Given request >> Reproduce the complete listing without any deviation.

Data block >>

━━━━

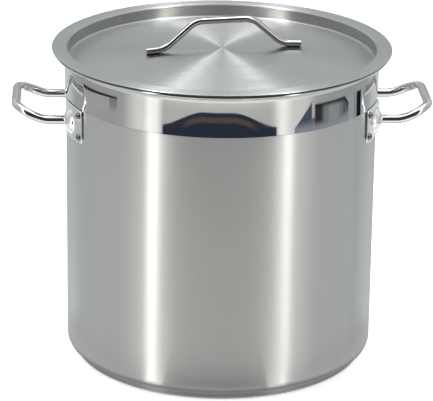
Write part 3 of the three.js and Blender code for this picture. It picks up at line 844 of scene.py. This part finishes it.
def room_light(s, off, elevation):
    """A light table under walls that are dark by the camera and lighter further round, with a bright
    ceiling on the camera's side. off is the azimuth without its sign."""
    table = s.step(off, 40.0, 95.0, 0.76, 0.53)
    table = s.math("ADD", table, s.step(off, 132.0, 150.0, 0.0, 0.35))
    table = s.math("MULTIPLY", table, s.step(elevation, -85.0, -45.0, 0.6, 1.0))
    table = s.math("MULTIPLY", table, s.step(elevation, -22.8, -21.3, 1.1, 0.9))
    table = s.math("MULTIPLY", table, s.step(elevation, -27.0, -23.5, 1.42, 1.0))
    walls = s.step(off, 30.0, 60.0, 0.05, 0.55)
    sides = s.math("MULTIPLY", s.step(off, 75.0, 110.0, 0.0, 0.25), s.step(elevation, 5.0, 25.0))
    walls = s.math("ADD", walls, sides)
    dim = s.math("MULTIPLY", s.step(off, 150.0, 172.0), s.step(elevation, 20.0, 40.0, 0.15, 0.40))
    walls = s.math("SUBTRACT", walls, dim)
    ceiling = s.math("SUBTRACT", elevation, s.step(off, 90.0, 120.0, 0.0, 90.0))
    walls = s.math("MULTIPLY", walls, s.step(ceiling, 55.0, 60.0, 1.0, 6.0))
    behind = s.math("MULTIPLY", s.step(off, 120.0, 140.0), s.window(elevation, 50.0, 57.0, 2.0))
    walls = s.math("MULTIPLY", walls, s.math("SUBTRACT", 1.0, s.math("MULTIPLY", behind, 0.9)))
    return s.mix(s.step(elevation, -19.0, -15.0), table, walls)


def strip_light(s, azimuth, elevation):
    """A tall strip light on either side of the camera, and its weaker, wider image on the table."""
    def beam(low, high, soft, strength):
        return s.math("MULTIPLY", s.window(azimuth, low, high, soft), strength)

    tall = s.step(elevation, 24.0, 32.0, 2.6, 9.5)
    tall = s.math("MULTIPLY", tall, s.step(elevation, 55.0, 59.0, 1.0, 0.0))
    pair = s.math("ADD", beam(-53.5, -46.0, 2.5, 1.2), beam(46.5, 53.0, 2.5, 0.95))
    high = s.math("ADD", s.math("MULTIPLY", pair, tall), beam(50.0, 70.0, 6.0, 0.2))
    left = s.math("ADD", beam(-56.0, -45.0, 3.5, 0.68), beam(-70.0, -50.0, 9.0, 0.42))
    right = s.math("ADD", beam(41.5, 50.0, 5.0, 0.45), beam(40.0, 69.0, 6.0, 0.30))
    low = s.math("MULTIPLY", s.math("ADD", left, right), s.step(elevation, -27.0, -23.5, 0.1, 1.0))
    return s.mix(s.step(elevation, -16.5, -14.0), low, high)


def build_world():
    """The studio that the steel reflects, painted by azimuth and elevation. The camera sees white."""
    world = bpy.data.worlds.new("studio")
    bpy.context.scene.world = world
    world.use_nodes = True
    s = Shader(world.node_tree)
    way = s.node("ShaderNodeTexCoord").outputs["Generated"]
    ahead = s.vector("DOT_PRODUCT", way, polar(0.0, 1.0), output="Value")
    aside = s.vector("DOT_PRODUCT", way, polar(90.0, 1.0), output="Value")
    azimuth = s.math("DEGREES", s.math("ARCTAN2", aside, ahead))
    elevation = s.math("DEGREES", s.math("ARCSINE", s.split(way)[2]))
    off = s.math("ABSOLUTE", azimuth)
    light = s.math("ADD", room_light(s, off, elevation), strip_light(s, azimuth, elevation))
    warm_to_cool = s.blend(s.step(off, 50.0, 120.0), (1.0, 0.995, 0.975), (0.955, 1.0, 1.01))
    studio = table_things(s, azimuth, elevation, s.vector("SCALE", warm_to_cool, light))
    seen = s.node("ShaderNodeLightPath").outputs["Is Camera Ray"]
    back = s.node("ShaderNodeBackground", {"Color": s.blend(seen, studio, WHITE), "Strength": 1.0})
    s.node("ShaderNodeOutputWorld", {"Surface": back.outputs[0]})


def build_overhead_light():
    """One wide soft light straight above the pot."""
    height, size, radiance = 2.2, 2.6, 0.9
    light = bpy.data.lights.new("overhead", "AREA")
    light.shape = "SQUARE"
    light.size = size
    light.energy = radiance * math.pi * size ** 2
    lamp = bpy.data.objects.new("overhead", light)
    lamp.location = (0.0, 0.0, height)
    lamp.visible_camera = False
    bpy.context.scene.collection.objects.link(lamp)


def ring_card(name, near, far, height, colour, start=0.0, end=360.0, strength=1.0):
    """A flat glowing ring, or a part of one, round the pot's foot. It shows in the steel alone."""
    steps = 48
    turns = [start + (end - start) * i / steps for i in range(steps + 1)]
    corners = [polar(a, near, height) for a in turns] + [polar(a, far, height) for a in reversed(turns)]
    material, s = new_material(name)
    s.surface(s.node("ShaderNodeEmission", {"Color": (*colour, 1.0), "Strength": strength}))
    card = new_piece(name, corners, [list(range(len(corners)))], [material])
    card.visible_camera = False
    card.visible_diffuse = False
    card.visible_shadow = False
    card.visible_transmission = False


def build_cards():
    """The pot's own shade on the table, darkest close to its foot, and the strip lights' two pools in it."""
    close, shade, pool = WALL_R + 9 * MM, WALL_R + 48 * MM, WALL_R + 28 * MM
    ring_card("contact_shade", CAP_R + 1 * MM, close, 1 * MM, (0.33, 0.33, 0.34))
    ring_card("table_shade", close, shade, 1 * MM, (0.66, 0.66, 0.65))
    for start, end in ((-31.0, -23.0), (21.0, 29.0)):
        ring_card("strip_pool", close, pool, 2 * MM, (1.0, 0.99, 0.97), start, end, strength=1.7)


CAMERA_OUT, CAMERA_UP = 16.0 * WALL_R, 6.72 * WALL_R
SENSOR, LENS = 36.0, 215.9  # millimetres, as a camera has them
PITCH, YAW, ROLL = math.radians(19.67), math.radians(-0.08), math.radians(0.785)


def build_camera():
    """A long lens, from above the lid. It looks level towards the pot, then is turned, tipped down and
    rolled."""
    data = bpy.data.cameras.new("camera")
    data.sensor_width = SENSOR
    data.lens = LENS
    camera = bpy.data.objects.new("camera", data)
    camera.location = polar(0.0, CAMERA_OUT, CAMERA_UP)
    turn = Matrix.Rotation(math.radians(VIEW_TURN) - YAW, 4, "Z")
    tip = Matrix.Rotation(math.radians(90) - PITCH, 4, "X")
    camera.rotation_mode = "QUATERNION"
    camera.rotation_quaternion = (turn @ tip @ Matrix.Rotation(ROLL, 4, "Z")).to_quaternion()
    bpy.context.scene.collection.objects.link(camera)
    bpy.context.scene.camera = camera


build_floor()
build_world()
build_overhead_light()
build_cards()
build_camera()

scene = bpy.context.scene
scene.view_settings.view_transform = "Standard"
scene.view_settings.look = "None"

━━━━

Answer for the task >>
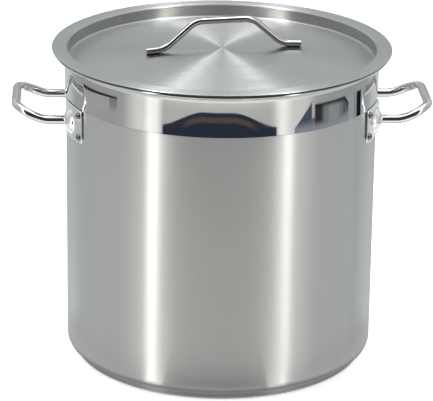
Write part 3 of the three.js and Blender code for this picture. It picks up at line 844 of scene.py. This part finishes it.
def room_light(s, off, elevation):
    """A light table under walls that are dark by the camera and lighter further round, with a bright
    ceiling on the camera's side. off is the azimuth without its sign."""
    table = s.step(off, 40.0, 95.0, 0.76, 0.53)
    table = s.math("ADD", table, s.step(off, 132.0, 150.0, 0.0, 0.35))
    table = s.math("MULTIPLY", table, s.step(elevation, -85.0, -45.0, 0.6, 1.0))
    table = s.math("MULTIPLY", table, s.step(elevation, -22.8, -21.3, 1.1, 0.9))
    table = s.math("MULTIPLY", table, s.step(elevation, -27.0, -23.5, 1.42, 1.0))
    walls = s.step(off, 30.0, 60.0, 0.05, 0.55)
    sides = s.math("MULTIPLY", s.step(off, 75.0, 110.0, 0.0, 0.25), s.step(elevation, 5.0, 25.0))
    walls = s.math("ADD", walls, sides)
    dim = s.math("MULTIPLY", s.step(off, 150.0, 172.0), s.step(elevation, 20.0, 40.0, 0.15, 0.40))
    walls = s.math("SUBTRACT", walls, dim)
    ceiling = s.math("SUBTRACT", elevation, s.step(off, 90.0, 120.0, 0.0, 90.0))
    walls = s.math("MULTIPLY", walls, s.step(ceiling, 55.0, 60.0, 1.0, 6.0))
    behind = s.math("MULTIPLY", s.step(off, 120.0, 140.0), s.window(elevation, 50.0, 57.0, 2.0))
    walls = s.math("MULTIPLY", walls, s.math("SUBTRACT", 1.0, s.math("MULTIPLY", behind, 0.9)))
    return s.mix(s.step(elevation, -19.0, -15.0), table, walls)


def strip_light(s, azimuth, elevation):
    """A tall strip light on either side of the camera, and its weaker, wider image on the table."""
    def beam(low, high, soft, strength):
        return s.math("MULTIPLY", s.window(azimuth, low, high, soft), strength)

    tall = s.step(elevation, 24.0, 32.0, 2.6, 9.5)
    tall = s.math("MULTIPLY", tall, s.step(elevation, 55.0, 59.0, 1.0, 0.0))
    pair = s.math("ADD", beam(-53.5, -46.0, 2.5, 1.2), beam(46.5, 53.0, 2.5, 0.95))
    high = s.math("ADD", s.math("MULTIPLY", pair, tall), beam(50.0, 70.0, 6.0, 0.2))
    left = s.math("ADD", beam(-56.0, -45.0, 3.5, 0.68), beam(-70.0, -50.0, 9.0, 0.42))
    right = s.math("ADD", beam(41.5, 50.0, 5.0, 0.45), beam(40.0, 69.0, 6.0, 0.30))
    low = s.math("MULTIPLY", s.math("ADD", left, right), s.step(elevation, -27.0, -23.5, 0.1, 1.0))
    return s.mix(s.step(elevation, -16.5, -14.0), low, high)


def build_world():
    """The studio that the steel reflects, painted by azimuth and elevation. The camera sees white."""
    world = bpy.data.worlds.new("studio")
    bpy.context.scene.world = world
    world.use_nodes = True
    s = Shader(world.node_tree)
    way = s.node("ShaderNodeTexCoord").outputs["Generated"]
    ahead = s.vector("DOT_PRODUCT", way, polar(0.0, 1.0), output="Value")
    aside = s.vector("DOT_PRODUCT", way, polar(90.0, 1.0), output="Value")
    azimuth = s.math("DEGREES", s.math("ARCTAN2", aside, ahead))
    elevation = s.math("DEGREES", s.math("ARCSINE", s.split(way)[2]))
    off = s.math("ABSOLUTE", azimuth)
    light = s.math("ADD", room_light(s, off, elevation), strip_light(s, azimuth, elevation))
    warm_to_cool = s.blend(s.step(off, 50.0, 120.0), (1.0, 0.995, 0.975), (0.955, 1.0, 1.01))
    studio = table_things(s, azimuth, elevation, s.vector("SCALE", warm_to_cool, light))
    seen = s.node("ShaderNodeLightPath").outputs["Is Camera Ray"]
    back = s.node("ShaderNodeBackground", {"Color": s.blend(seen, studio, WHITE), "Strength": 1.0})
    s.node("ShaderNodeOutputWorld", {"Surface": back.outputs[0]})


def build_overhead_light():
    """One wide soft light straight above the pot."""
    height, size, radiance = 2.2, 2.6, 0.9
    light = bpy.data.lights.new("overhead", "AREA")
    light.shape = "SQUARE"
    light.size = size
    light.energy = radiance * math.pi * size ** 2
    lamp = bpy.data.objects.new("overhead", light)
    lamp.location = (0.0, 0.0, height)
    lamp.visible_camera = False
    bpy.context.scene.collection.objects.link(lamp)


def ring_card(name, near, far, height, colour, start=0.0, end=360.0, strength=1.0):
    """A flat glowing ring, or a part of one, round the pot's foot. It shows in the steel alone."""
    steps = 48
    turns = [start + (end - start) * i / steps for i in range(steps + 1)]
    corners = [polar(a, near, height) for a in turns] + [polar(a, far, height) for a in reversed(turns)]
    material, s = new_material(name)
    s.surface(s.node("ShaderNodeEmission", {"Color": (*colour, 1.0), "Strength": strength}))
    card = new_piece(name, corners, [list(range(len(corners)))], [material])
    card.visible_camera = False
    card.visible_diffuse = False
    card.visible_shadow = False
    card.visible_transmission = False


def build_cards():
    """The pot's own shade on the table, darkest close to its foot, and the strip lights' two pools in it."""
    close, shade, pool = WALL_R + 9 * MM, WALL_R + 48 * MM, WALL_R + 28 * MM
    ring_card("contact_shade", CAP_R + 1 * MM, close, 1 * MM, (0.33, 0.33, 0.34))
    ring_card("table_shade", close, shade, 1 * MM, (0.66, 0.66, 0.65))
    for start, end in ((-31.0, -23.0), (21.0, 29.0)):
        ring_card("strip_pool", close, pool, 2 * MM, (1.0, 0.99, 0.97), start, end, strength=1.7)


CAMERA_OUT, CAMERA_UP = 16.0 * WALL_R, 6.72 * WALL_R
SENSOR, LENS = 36.0, 215.9  # millimetres, as a camera has them
PITCH, YAW, ROLL = math.radians(19.67), math.radians(-0.08), math.radians(0.785)


def build_camera():
    """A long lens, from above the lid. It looks level towards the pot, then is turned, tipped down and
    rolled."""
    data = bpy.data.cameras.new("camera")
    data.sensor_width = SENSOR
    data.lens = LENS
    camera = bpy.data.objects.new("camera", data)
    camera.location = polar(0.0, CAMERA_OUT, CAMERA_UP)
    turn = Matrix.Rotation(math.radians(VIEW_TURN) - YAW, 4, "Z")
    tip = Matrix.Rotation(math.radians(90) - PITCH, 4, "X")
    camera.rotation_mode = "QUATERNION"
    camera.rotation_quaternion = (turn @ tip @ Matrix.Rotation(ROLL, 4, "Z")).to_quaternion()
    bpy.context.scene.collection.objects.link(camera)
    bpy.context.scene.camera = camera


build_floor()
build_world()
build_overhead_light()
build_cards()
build_camera()

scene = bpy.context.scene
scene.view_settings.view_transform = "Standard"
scene.view_settings.look = "None"